Three months later, at the same time Reed’s national political profile was on the rise, he and Southwell released a joint statement absolving the other of any wrongdoing and declaring their dispute as over.
“This is absolutely bizarre,” said Clark Cunningham, with Georgia State University Law School.
Cunningham said he was deeply troubled when Channel 2 Investigative Reporter Aaron Diamant showed him the secret six-figure settlement Reed reached with Southwell days before the two made up.
“It seems to me that this document was created to deceive,” Cunningham said.
Channel 2 Action News and The Atlanta Journal-Constitution discovered the undisclosed document among millions the city turned over to federal prosecutors in response to grand jury subpoenas issued in the sweeping corruption probe into Atlanta City Hall under Reed.
“It looks to me like there’s some kind of backdoor deal to give him severance pay, while at the same time, giving Reed deniability,” Cunningham said.
The deal that included a confidentiality clause and signed only by lawyers representing Southwell and the city agreed Southwell shall be paid $147,000 in eight equal monthly installments.
It didn’t disclose the payouts source. The only terms the public ever saw were in a city council resolution that approved more than $85,000 taxpayer dollars, supposedly a full and final settlement for Southwell’s health care and career counseling costs.
“We thought it was over,” said Atlanta City Council President Felicia Moore.
But now, Moore believes the body was misled.
“This shouldn’t have been done undercover. Period. Point blank. It shouldn’t have. It should have been done so that people knew exactly what was taking place,” Moore said.
A spokesperson for Mayor Keisha Lance Bottoms said the city has no record of the city paying Southwell anything other than the $85,000.
Cunningham said he believes her and he thinks Reed likely rallied a private donor or donors to cover the other $147,000 payout.
“Is there some kind of benefit or promise being made to them? Are they going to be thrown city business or something like that? It’s very suspicious,” Cunningham said.
In a statement to Channel 2 Action News, Reed declined to comment on what he called "a confidential personnel matter."
Reed called our report “a manufactured controversy.” He also said, “unfortunately we have reached a point where other people’s lives are merely fodder for clicks and news feeds.”

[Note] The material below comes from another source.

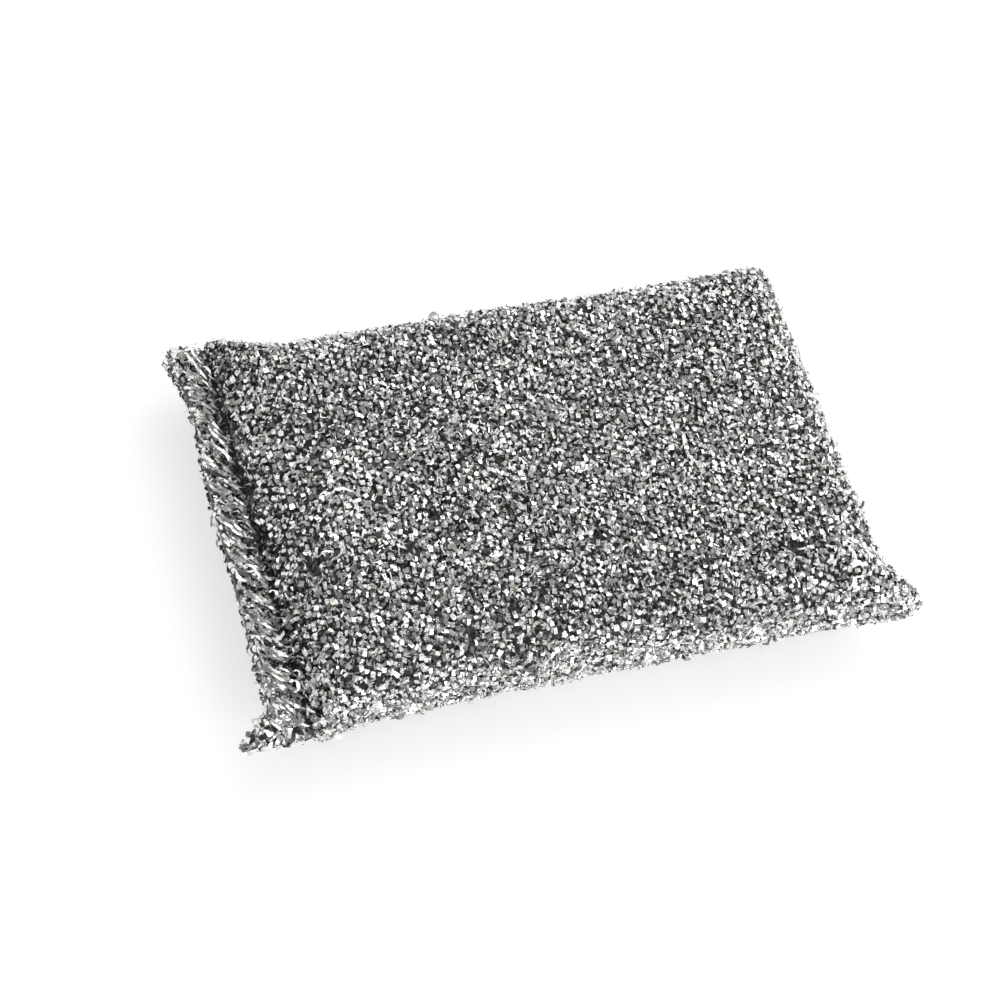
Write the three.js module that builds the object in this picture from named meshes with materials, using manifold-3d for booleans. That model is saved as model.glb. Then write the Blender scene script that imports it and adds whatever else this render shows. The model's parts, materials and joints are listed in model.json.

After spending months reporting this story, we got an email from Southwell’s attorney:
“The manner in which the settlement agreement was memorialized was dictated by the attorney for the city and Mayor Reed. While we asserted a whistleblower claim, the case was settled without a release per their request. The mayor and the city will have to speak to their motivations.”
The lawyer the city hired to negotiate the deal would not comment.